- Born: 1638 Paris, France
- Died: 11 April 1706 (aged 67–68) Montreal, Canada
- Known for: missionary

= Michel Barthélemy =

French missionary (1638–1706)

Michel Barthélemy (1638 - 11 April 1706) was born in France, became a Sulpician priest and came to New France in 1665. He was sent as a missionary to the Algonquins with François Dollier de Casson to learn their language and study their way of life.

By 1672, Barthélemy had joined François de Salignac de la Mothe-Fénelon and Claude Trouvé in a mission to the Iroquois on the north shore of Lake Ontario. Because of difficulties, this mission was abandoned after the death of François de Salignac.

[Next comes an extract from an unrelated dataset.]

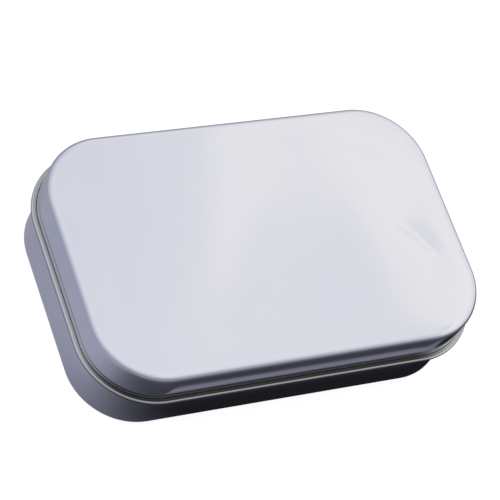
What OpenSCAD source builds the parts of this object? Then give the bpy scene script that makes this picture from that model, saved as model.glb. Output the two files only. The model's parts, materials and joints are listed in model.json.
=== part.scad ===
// Card game tin with a hinged slip lid, pressed from two sheets of tinplate.
// The lid's rim is curled outward into a bead. At the back the bead is the hinge pin:
// two tongues lanced from the body wall pass through slots in the lid and curl round it.
// Millimetres. +Z is up, +Y is the hinge side. The origin is the centre of the base.

/* [Tin] */
// Length of the lid over its side walls
lid_w = 112; // [95:1:150]
// Depth of the lid over its front and back walls
lid_d = 72; // [58:1:110]
// Overall height, closed
tin_h = 27.2; // [24:0.2:45]
// Plan radius of the lid's upright corners
corner_r = 18.4; // [10:0.2:26]
// Gap between the lid's skirt and the body's wall, at the sides and the back
wall_gap = 0.4; // [0.2:0.05:0.6]
// Gap left between the lid's front edge and the body's rim as the lid swings past it
swing_gap = 0.12; // [0.05:0.01:0.3]

/* [Lid] */
// Thickness of the lid sheet
lid_t = 0.25; // [0.2:0.01:0.3]
// Height of the lid from its top down to the middle of the bead
skirt_h = 11.3; // [9:0.1:14]
// Outer radius where the top panel turns down into the skirt
lid_edge_r = 2.1; // [1.4:0.1:3.5]
// Outer radius of the bead curled outward at the rim
bead_r = 0.95; // [0.7:0.05:1.2]
// Angle that the sheet turns through in the bead
bead_turn = 300; // [250:5:300]

/* [Body] */
// Thickness of the body sheet
body_t = 0.25; // [0.2:0.01:0.35]
// Outer radius where the wall turns into the base
base_edge_r = 1.4; // [0.8:0.1:3]
// Outer radius of the rim curled inward at the top of the wall
rim_r = 1; // [0.7:0.05:1.2]
// Angle that the sheet turns through in the rim
rim_turn = 300; // [250:5:305]
// Gap between the rim and the curve inside the closed lid
seat_gap = 0.1; // [0.05:0.01:0.2]
// Width of the flat ring that the tin stands on
foot_w = 1.8; // [1:0.1:5]
// Rise of the base panel above that ring, in two quarter bends
panel_rise = 0.6; // [0.4:0.1:1.2]

/* [Hinge] */
// Width of each tongue
tongue_w = 10; // [6:0.5:14]
// Distance from each tongue to where the corner begins to curve
hinge_inset = 8; // [2:0.5:16]
// Gap all round the bead inside a tongue
tongue_gap = 0.08; // [0.04:0.01:0.1]
// Angle that a tongue wraps round the bead
tongue_wrap = 215; // [190:5:225]
// Inner radius of the bend at a tongue's root
root_r = 0.5; // [0.3:0.05:0.8]
// Gap cut on each side of a tongue by the lancing tool
lance_gap = 0.1; // [0.05:0.05:0.3]
// Gap between a tongue's side and the end of its slot in the lid
slot_side_gap = 0.3; // [0.2:0.05:0.8]
// Gap between a tongue and the upper edge of its slot, lid turning
slot_top_gap = 0.35; // [0.2:0.05:1]

/* [Hidden] */
$fn = 96;
cut = 0.02; // how far a punch runs past each face of the sheet

// lid
bead_out = bead_r - lid_t; // middle of the bead, outside the skirt
bead_z = tin_h - skirt_h;
edge_in = lid_edge_r - lid_t;

// rim: its curl lies seat_gap below the panel, or inside the curve of the lid's edge
seat_across = edge_in - wall_gap - rim_r;
seat_reach = edge_in - seat_gap - rim_r;
rim_drop = seat_across > 0
    ? edge_in - rim_r - sqrt(pow(seat_reach, 2) - pow(seat_across, 2))
    : seat_gap;
rim_top = tin_h - lid_t - tidy(rim_drop);

// front: the lid's front edge turns about the hinge, and comes inward as it lifts, so the
// body's front wall stands back from it by enough to let it pass the rim
rim_rise = rim_top - rim_r - bead_z;
front_reach = bead_out + lid_d - lid_t; // from the hinge axis to the inside of the front skirt
rim_reach = front_reach - rim_r;
front_gap = tidy(rim_reach - sqrt(pow(rim_reach - swing_gap, 2) - pow(rim_rise, 2)));

// body
body_w = lid_w - 2 * (lid_t + wall_gap);
body_d = lid_d - 2 * lid_t - wall_gap - front_gap;
body_r = corner_r - lid_t - wall_gap;
step_r = panel_rise / 2; // middle of the sheet in the bends up to the base panel
foot_in = base_edge_r + foot_w;
panel_in = foot_in + 2 * step_r; // base panel, inside the wall's outer face

// hinge: its axis is the middle of the bead on the back wall
lid_y = (wall_gap - front_gap) / 2; // middle of the lid, from the middle of the body
hinge_y = lid_y + lid_d / 2 + bead_out;
hinge_x = lid_w / 2 - corner_r - hinge_inset - tongue_w / 2; // middle of a tongue
wall_y = -(bead_r + wall_gap); // body wall's outer face, from the hinge axis
curl_in = bead_r + tongue_gap;
curl_out = curl_in + body_t;
root_z = -(curl_out + root_r); // where a tongue leaves the wall, from the hinge axis
tongue_length = 90 * (root_r + body_t / 2) * PI / 180
    + (-wall_y - root_r)
    + tongue_wrap * (curl_in + body_t / 2) * PI / 180;
slot_w = tongue_w + 2 * slot_side_gap;
slot_h = sqrt(pow(curl_out + slot_top_gap, 2) - pow(bead_out, 2));

// Rounds a length up to a hundredth of a millimetre
function tidy(length) = ceil(100 * length - 0.001) / 100;

// Sector of a disc, from one angle anticlockwise to another, reaching past radius r
module wedge(r, from, to) {
    polygon([[0, 0], for (i = [0:3]) 3 * r * [
        cos(from + (to - from) * i / 3),
        sin(from + (to - from) * i / 3)
    ]]);
}

// Sheet of thickness t bent to outer radius r, from one angle through a turn anticlockwise
module bend(r, t, from, turn) {
    difference() {
        circle(r);
        circle(r - t);
        wedge(r, from + turn, from + 360);
    }
}

// Rounded rectangle
module plan(w, d, r) {
    square([w - 2 * r, d], center = true);
    square([w, d - 2 * r], center = true);
    for (x = [-1, 1], y = [-1, 1])
        translate([x * (w / 2 - r), y * (d / 2 - r)])
            circle(r);
}

// Sweeps a wall section round a rounded rectangle. The section's x is out from the wall.
module wall_sweep(w, d, r) {
    for (q = [0:3]) {
        across = q % 2 == 0 ? w : d;
        along = q % 2 == 0 ? d : w;
        rotate(90 * q) {
            translate([across / 2, along / 2 - r, 0])
                rotate([90, 0, 0])
                    linear_extrude(along - 2 * r) children();
            translate([across / 2 - r, along / 2 - r, 0])
                rotate_extrude(angle = 90) translate([r, 0]) children();
        }
    }
}

// Lays a section drawn as (back, up) from the hinge axis along X, once for each tongue
module at_hinges(width) {
    for (x = [-1, 1])
        translate([x * hinge_x - width / 2, hinge_y, bead_z])
            rotate([90, 0, 90])
                linear_extrude(width) children();
}

module lid_section() {
    translate([-lid_edge_r, tin_h - lid_edge_r])
        bend(lid_edge_r, lid_t, 0, 90);
    translate([-lid_t, bead_z])
        square([lid_t, skirt_h - lid_edge_r]);
    translate([bead_out, bead_z])
        bend(bead_r, lid_t, 180, bead_turn);
}

module lid_panel() {
    translate([0, 0, tin_h - lid_t])
        linear_extrude(lid_t)
            plan(lid_w - 2 * lid_edge_r, lid_d - 2 * lid_edge_r, corner_r - lid_edge_r);
}

// Slot pierced in the back skirt just above the bead, for one tongue to pass through
module slot_punch() {
    translate([-bead_r - cut, 0])
        square([lid_t + 2 * cut, slot_h]);
}

module tin_lid() {
    color("gainsboro")
        difference() {
            translate([0, lid_y, 0]) {
                wall_sweep(lid_w, lid_d, corner_r) lid_section();
                lid_panel();
            }
            at_hinges(slot_w) slot_punch();
        }
}

// Base sheet from the wall's curve inward: the flat ring, then two bends up to the panel
module foot_section() {
    translate([-foot_in, 0])
        square([foot_w, body_t]);
    translate([-foot_in, body_t / 2 + step_r])
        bend(step_r + body_t / 2, body_t, 180, 90);
    translate([-panel_in, body_t / 2 + step_r])
        bend(step_r + body_t / 2, body_t, 0, 90);
}

module body_section() {
    foot_section();
    translate([-base_edge_r, base_edge_r])
        bend(base_edge_r, body_t, 270, 90);
    translate([-body_t, base_edge_r])
        square([body_t, rim_top - rim_r - base_edge_r]);
    translate([-rim_r, rim_top - rim_r])
        bend(rim_r, body_t, 0, rim_turn);
}

module base_panel() {
    translate([0, 0, panel_rise])
        linear_extrude(body_t)
            plan(body_w - 2 * panel_in, body_d - 2 * panel_in, body_r - panel_in);
}

// A tongue from its root in the wall: out under the bead, then up and over it
module tongue_section() {
    translate([wall_y - body_t, root_z - body_t])
        square(body_t);
    translate([wall_y + root_r, root_z])
        bend(root_r + body_t, body_t, 90, 90);
    translate([wall_y + root_r, -curl_out])
        square([-wall_y - root_r, body_t]);
    bend(curl_out, body_t, 270, tongue_wrap);
}

// Window left in the wall by a tongue, as high as the tongue is long when flat
module window_punch() {
    translate([wall_y - body_t - cut, root_z])
        square([body_t + 2 * cut, tongue_length]);
}

module tin_body() {
    color("gainsboro")
        union() {
            difference() {
                union() {
                    wall_sweep(body_w, body_d, body_r) body_section();
                    base_panel();
                }
                at_hinges(tongue_w + 2 * lance_gap) window_punch();
            }
            at_hinges(tongue_w) tongue_section();
        }
}

tin_body();
tin_lid();
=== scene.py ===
import json
import math

import bpy
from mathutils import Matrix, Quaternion, Vector


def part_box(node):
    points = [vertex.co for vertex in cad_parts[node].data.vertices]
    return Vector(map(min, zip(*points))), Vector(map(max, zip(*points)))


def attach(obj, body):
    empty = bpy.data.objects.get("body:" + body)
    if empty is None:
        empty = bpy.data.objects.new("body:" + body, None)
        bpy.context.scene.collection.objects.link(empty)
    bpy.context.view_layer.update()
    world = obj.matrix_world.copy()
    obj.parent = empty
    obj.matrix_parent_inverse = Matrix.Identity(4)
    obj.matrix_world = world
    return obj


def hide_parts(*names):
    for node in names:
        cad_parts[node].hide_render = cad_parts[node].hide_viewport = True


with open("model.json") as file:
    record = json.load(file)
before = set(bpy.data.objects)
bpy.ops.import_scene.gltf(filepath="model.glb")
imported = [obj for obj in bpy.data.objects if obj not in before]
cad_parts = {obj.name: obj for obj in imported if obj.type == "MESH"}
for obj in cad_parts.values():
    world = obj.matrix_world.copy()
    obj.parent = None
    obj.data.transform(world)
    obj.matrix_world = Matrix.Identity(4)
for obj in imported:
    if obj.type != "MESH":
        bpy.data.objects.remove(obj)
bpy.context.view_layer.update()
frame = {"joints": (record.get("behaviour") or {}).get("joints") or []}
mm = 0.001
lidLow, lidHigh = [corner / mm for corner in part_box("tin_lid")]
bodyLow, bodyHigh = [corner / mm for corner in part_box("tin_body")]
hingePin = Vector(frame["joints"][0]["pos_m"]) / mm
print("frame loaded")

# Sizes are in millimetres and angles in degrees, as in the part's source.
sheet = {
    "thickness": 0.25,
    "cornerSteps": 24,  # faces round each upright corner
    "sideStep": 1.3,  # longest face along a straight side
    "arcStep": 10,  # widest angle of a face round a bend of the section
    "weld": 0.004,
}


def addNode(tree, kind, inputs=None, **settings):
    node = tree.nodes.new(kind)
    for name, value in settings.items():
        setattr(node, name, value)
    for key, value in (inputs or {}).items():
        plug(tree, value, node.inputs[key])
    return node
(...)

Michel went to the Iroquois mission of La Montagne for a short time and replaced Father Bailly as school-master. His next move was to Ville-Marie where he was able to continue his mission to the Algonquins. He promoted the mission in many ways and, thanks to his support and interest, the mission of Île aux Tourtres was founded in 1703 by M. de Breslay, parish priest of the mission St-Louis, in Baie d'Urfé.

M. de Breslay succeeded to curé Francois Lascaris d'Urfé and first moved the mission to Isle aux tourtes, for the Indians Nipissings. Then after an accident where he broke his leg, he invoke Ste-Anne if he were to survive, which he did. So he founded the parish of Ste-Anne-du-bout-de-l'Isle, at the western end of Montreal island.